CIDR Calculator (IPv4 Range to CIDR Blocks)
Enter a start IP and end IP to find:
- total addresses in the range,
- the smallest single supernet CIDR that contains both endpoints,
- and the exact minimal CIDR list that covers the range precisely.
Tip: Press Enter in either field to calculate. IPv4 format only.
What this CIDR calculator does
A CIDR calculator for IP range helps you convert a plain IP interval (for example, from 10.0.0.5 to 10.0.1.250) into network blocks that routers and firewalls understand. Instead of manually guessing subnet masks, this tool computes the correct result in seconds.
In practical network engineering, this is useful for ACL creation, route summarization, cloud security group rules, and IP planning. The calculator above is designed to be operationally useful, not just educational: it returns both a broad summary CIDR and an exact block-by-block decomposition.
How to use the calculator
- Enter the first IP in your range in Start IP Address.
- Enter the last IP in your range in End IP Address.
- Click Calculate CIDR.
- Review the output table for exact CIDR blocks and coverage details.

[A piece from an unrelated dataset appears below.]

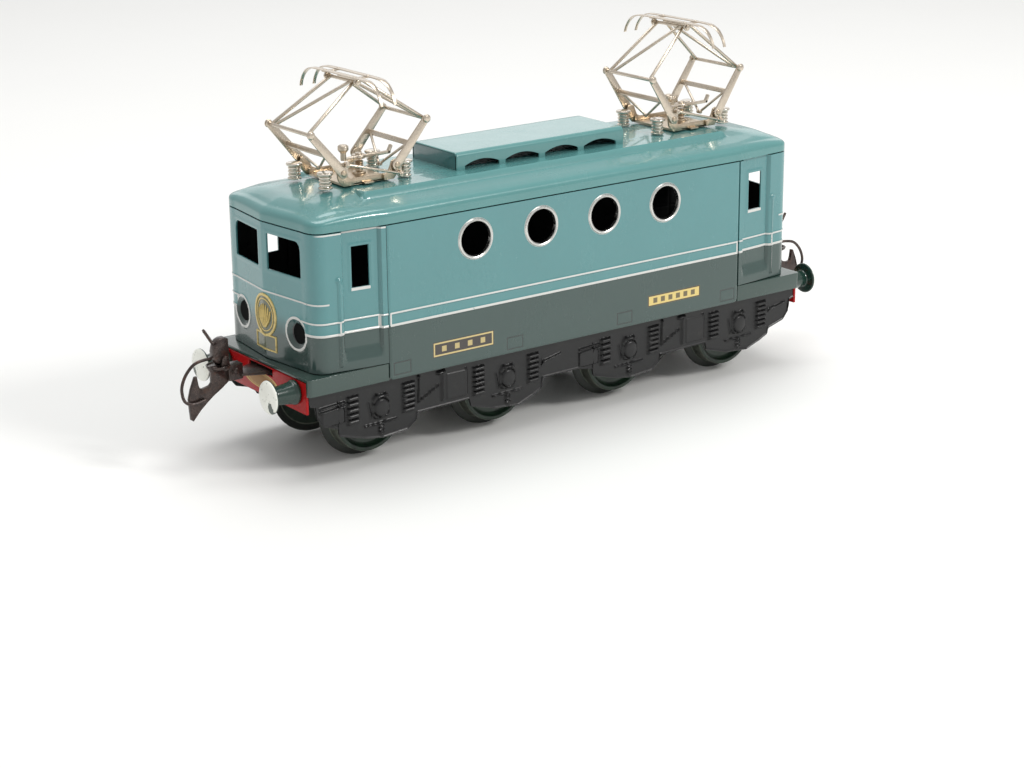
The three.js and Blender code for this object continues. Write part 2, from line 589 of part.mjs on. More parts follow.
// Lower arm frame on side sx: two strips and their cross bars.
function pantoArm(xc, sx, raise) {
  const { kneeX, kneeZ } = linkage(raise);
  const foot = [xc + sx * PIVOT_HALF, PIVOT_Z];
  const knee = [xc + sx * kneeX, kneeZ];
  const at = (t) => [foot[0] + (knee[0] - foot[0]) * t, foot[1] + (knee[1] - foot[1]) * t];
  const parts = [];
  const holes = [];
  for (const sy of [-1, 1]) {
    const y0 = sy * ARM_Y - 0.4;
    parts.push(link(foot, knee, 1.5, 1.25, y0, y0 + 0.8));
    holes.push(bar([foot[0], y0 - 1, foot[1]], [foot[0], y0 + 2, foot[1]], 0.8, 8));
    holes.push(bar([knee[0], y0 - 1, knee[1]], [knee[0], y0 + 2, knee[1]], 0.8, 8));
  }
  const [bx, bz] = at(CROSS_AT);
  parts.push(bar([bx, -ARM_Y, bz], [bx, ARM_Y, bz], 0.55, 8));
  // V brace from the cross bar down to a low point beside the middle
  const [vx, vz] = at(BRACE_AT);
  for (const sy of [-1, 1]) {
    parts.push(bar([bx, sy * 10.6, bz], [vx, -sx * BRACE_Y + sy * 0.3, vz], 0.4, 6));
  }
  // lug of the cross link on the near strip
  const lug = sx < 0 ? [foot[0] + 0.9, foot[1] + 2.7] : [foot[0] + 0.9, foot[1] - 2.6];
  parts.push(link(foot, lug, 1.5, 0.8, -ARM_Y - 0.4, -ARM_Y + 0.4));
  return cut(join(parts), holes);
}

// Upper frame on side sx: knee bar, two struts, a diagonal and the apex bar.
function pantoFrame(xc, sx, raise) {
  const { kneeX, kneeZ, apexZ } = linkage(raise);
  const kx = xc + sx * kneeX;
  const ax = xc + sx * APEX_HALF;
  const r = 0.45;
  const parts = [bar([kx, -13.0, kneeZ], [kx, 13.0, kneeZ], 0.5, 8)];
  for (const sy of [-1, 1]) {
    parts.push(bar([kx, sy * 12.6, kneeZ], [kx, sy * 13.15, kneeZ], 1.1));
    parts.push(bar([kx, sy * 10.6, kneeZ], [ax, sy * 6.6, apexZ], r, 6));
  }
  parts.push(bar([kx, sx * -8.8, kneeZ], [ax, sx * 5.0, apexZ], r, 6));
  // the apex bar of frame a also carries the collector head
  const half = sx < 0 ? 9.3 : 7.2;
  parts.push(bar([ax, -half, apexZ], [ax, half, apexZ], 0.55));
  return join(parts);
}

function pantoHead(xc, raise) {
  const { apexZ } = linkage(raise);
  const top = apexZ + HEAD_RISE;
  // flat bow with horns that curve down at both ends, one half mirrored to the other
  const upper = [[0, 0], [15.0, -0.2], [18.9, -1.2], [21.8, -3.6], [23.5, -7.0]];
  const lower = [[22.6, -7.2], [21.1, -4.2], [18.5, -2.0], [14.9, -0.95], [0, -0.75]];
  const half = [...upper, ...lower.slice(0, -1)];
  const section = [
    ...half.map(([y, z]) => [y, top + z]), [0, top - 0.75],
    ...half.slice(1).reverse().map(([y, z]) => [-y, top + z]),
  ].reverse();
  const parts = [-BOW_X, BOW_X].map((dx) => prismX(section, xc + dx - BOW_HALF, xc + dx + BOW_HALF));
  for (const s of [-1, 1]) {
    parts.push(box(xc - 3.1, xc + 3.1, s * 8.4 - 0.9, s * 8.4 + 0.9, top - 0.95, top - 0.35));
    parts.push(link([xc - APEX_HALF, apexZ], [xc - APEX_HALF, top - 1.3], 1.2, 0.9,
      s > 0 ? 8.2 : -8.8, s > 0 ? 8.8 : -8.2));
  }
  const holes = [-1, 1].map((s) => bar(
    [xc - APEX_HALF, s * 7.6, apexZ], [xc - APEX_HALF, s * 9.6, apexZ], 0.8, 8));
  return cut(join(parts), holes);
}

function crossLink(xc) {
  const a = [xc - PIVOT_HALF + 0.9, PIVOT_Z + 2.7];
  const b = [xc + PIVOT_HALF + 0.9, PIVOT_Z - 2.6];
  const y0 = -ARM_Y - 1.5;
  const eyes = [a, b].map(([x, z]) => bar([x, y0, z], [x, y0 + 0.8, z], 0.8));
  return join([link(a, b, 0.45, 0.45, y0, y0 + 0.8), ...eyes]);
}

function catchLever(xc) {
  const x = xc + 3.5;
  const flat = (from, to) => link(from, to, 0.5, 0.5, CATCH_Y - 0.6, CATCH_Y + 0.6);
  const strip = flat([x - 6.0, 90.9], [x + 10.5, 91.1]);
  const eye = bar([x, 0, 90.4], [x, 0, 91.6], 2.2, 10);
  const nose = flat([x + 10.3, 91.1], [x + 11.2, 92.9]);
  const knobProfile = [[0, 0], [1.0, 0], [1.0, 2.6], [1.7, 3.2], [1.7, 4.6], [0, 5.0]];
  const knob = turned(knobProfile, [x - 6.2, CATCH_Y, 90.6], [0, 0, 1], 10);
  return join([strip, eye, nose, knob]);
}

function insulator(x, y) {
  return turned(
    [[0, 0], [2.5, 0], [1.7, 1.1], [2.4, 2.0], [1.7, 2.9], [2.4, 3.7], [1.8, 4.5], [2.3, 5.4], [0, 5.4]],
    [x, y, 84.75], [0, 0, 1], 10);
}

for (const [end, xc, raise] of [['front', -PANTO_X, FRONT_RAISE], ['rear', PANTO_X, REAR_RAISE]]) {
  place(`panto_${end}_base`, pantoBase(xc), 'nickel');
  place(`panto_${end}_arm_a`, pantoArm(xc, -1, raise), 'nickel');
  place(`panto_${end}_arm_b`, pantoArm(xc, 1, raise), 'nickel');
  place(`panto_${end}_frame_a`, pantoFrame(xc, -1, raise), 'nickel');
  place(`panto_${end}_frame_b`, pantoFrame(xc, 1, raise), 'nickel');
  place(`panto_${end}_head`, pantoHead(xc, raise), 'nickel');
  place(`panto_${end}_link`, crossLink(xc), 'nickel');
  place(`panto_${end}_catch`, catchLever(xc), 'nickel');
  for (const [i, [sx, sy]] of [[-1, -1], [-1, 1], [1, -1], [1, 1]].entries()) {
    place(`insulator_${end}_${i + 1}`, insulator(xc + sx * 14.4, sy * 9.0), 'nickel');
  }
}

export default model;
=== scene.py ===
import json
import math

import bmesh
import bpy
from mathutils import Matrix, Vector

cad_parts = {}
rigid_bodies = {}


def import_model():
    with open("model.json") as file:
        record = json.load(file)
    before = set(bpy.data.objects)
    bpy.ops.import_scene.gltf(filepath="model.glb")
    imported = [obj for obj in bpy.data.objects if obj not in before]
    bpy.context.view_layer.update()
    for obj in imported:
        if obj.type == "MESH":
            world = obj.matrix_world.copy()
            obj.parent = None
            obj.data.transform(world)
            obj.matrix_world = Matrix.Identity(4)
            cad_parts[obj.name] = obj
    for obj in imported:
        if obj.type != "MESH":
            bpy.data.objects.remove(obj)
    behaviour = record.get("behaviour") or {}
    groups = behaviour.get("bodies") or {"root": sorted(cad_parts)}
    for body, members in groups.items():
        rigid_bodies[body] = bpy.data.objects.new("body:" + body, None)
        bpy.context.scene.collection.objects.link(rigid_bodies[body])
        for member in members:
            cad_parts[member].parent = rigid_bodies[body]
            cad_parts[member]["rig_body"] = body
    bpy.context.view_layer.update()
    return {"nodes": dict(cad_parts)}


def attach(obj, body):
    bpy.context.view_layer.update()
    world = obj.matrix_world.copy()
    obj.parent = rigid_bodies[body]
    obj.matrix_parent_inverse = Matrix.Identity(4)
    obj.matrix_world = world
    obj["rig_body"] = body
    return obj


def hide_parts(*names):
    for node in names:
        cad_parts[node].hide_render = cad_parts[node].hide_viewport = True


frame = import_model()
MM = 0.001
HALF_TURN = Matrix.Rotation(math.pi, 4, "Z")


# ------------------------------------------------------------------ shader helpers
class Val:
    """A node socket with arithmetic, so that masks read as formulas."""

    def __init__(self, tree, socket):
        self.tree, self.socket = tree, socket

    def _math(self, op, *args):
        node = self.tree.nodes.new("ShaderNodeMath")
        node.operation = op
        for i, a in enumerate((self,) + args):
            if isinstance(a, Val):
                self.tree.links.new(a.socket, node.inputs[i])
            else:
                node.inputs[i].default_value = a
        return Val(self.tree, node.outputs[0])

    def __add__(self, other):
        return self._math("ADD", other)

    def __sub__(self, other):
        return self._math("SUBTRACT", other)

    def __rsub__(self, other):
        return self._math("MULTIPLY", -1.0)._math("ADD", other)

    def __mul__(self, other):
        return self._math("MULTIPLY", other)

    def __truediv__(self, other):
        return self._math("DIVIDE", other)

    def abs(self):
        return self._math("ABSOLUTE")

    def sqrt(self):
        return self._math("SQRT")

    def max(self, other):
        return self._math("MAXIMUM", other)

    def min(self, other):
        return self._math("MINIMUM", other)

    def ramp(self, low, high):
        """0 below low and 1 above high, smooth between; falls when low > high."""
        node = self.tree.nodes.new("ShaderNodeMapRange")
        node.interpolation_type = "SMOOTHSTEP"
        flip = low > high
        node.inputs["From Min"].default_value = min(low, high)
        node.inputs["From Max"].default_value = max(low, high)
        node.inputs["To Min"].default_value = 1.0 if flip else 0.0
        node.inputs["To Max"].default_value = 0.0 if flip else 1.0
        self.tree.links.new(self.socket, node.inputs["Value"])
        return Val(self.tree, node.outputs["Result"])

    def line(self, centre, half, soft=0.05):
        """1 within half of centre."""
        return (self - centre).abs().ramp(half + soft, half - soft)

    def between(self, low, high, soft=0.05):
        return self.ramp(low - soft, low + soft) * self.ramp(high + soft, high - soft)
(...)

If your range is not naturally aligned on subnet boundaries, you will usually get multiple CIDR blocks. That is expected and mathematically correct.
Key CIDR concepts for IP ranges
1) Prefix length
CIDR notation looks like 192.168.1.0/24. The /24 is the prefix length, which means 24 bits are fixed for the network and 8 bits are available for host addresses.
2) Network and broadcast
For each CIDR block, the first address is the network address and the last address is the broadcast address (in traditional IPv4 semantics). Knowing these boundaries prevents accidental overlap and rule errors.
3) Supernet versus exact cover
A single “smallest containing CIDR” (supernet) is useful for rough summarization, but it often includes extra addresses outside your exact range. For precise filtering, always use the exact CIDR list.
Why one IP range may become many CIDR blocks
CIDR blocks are powers of two and must start on alignment boundaries. Arbitrary ranges usually do not line up perfectly with those boundaries. That is why a range like 192.168.1.10 - 192.168.1.200 breaks into several blocks.
- Aligned range: fewer blocks, sometimes just one.
- Unaligned range: multiple blocks, still minimal and exact.
- Very large range: often starts and ends with smaller edge blocks and larger blocks in the middle.
Practical use cases
Firewall rules and access control lists
Security policies are cleaner and faster to audit when ranges are represented as minimal CIDR sets. This reduces duplicate or overlapping rules.
Cloud networking
In AWS, Azure, and GCP, many controls accept CIDR directly. Converting business-defined IP intervals to CIDR avoids manual mistakes and improves repeatability in infrastructure-as-code workflows.
Routing and summarization
Network teams use supernetting to reduce route table size. This calculator gives you a quick containment CIDR while still showing exact blocks when strict precision is required.
Common mistakes to avoid
- Assuming every range maps to exactly one CIDR block.
- Forgetting that a supernet may include addresses outside the requested range.
- Mixing up start/end order (start must be less than or equal to end).
- Entering invalid IPv4 octets (anything below 0 or above 255).
FAQ
Does this calculator support IPv6?
No. This page currently supports IPv4 ranges only.
Is the CIDR list minimal?
Yes. The tool uses a standard greedy method to produce the smallest number of CIDR blocks that exactly cover the selected IP range.
Can I use the output directly in ACLs?
In most systems, yes. Always verify vendor-specific syntax and whether broadcast/network addresses have special handling.
Final takeaway
A reliable CIDR calculator for IP range conversion saves time and prevents subtle networking errors. Use the exact CIDR list for precision, and use the single containing supernet when you need simplified summarization.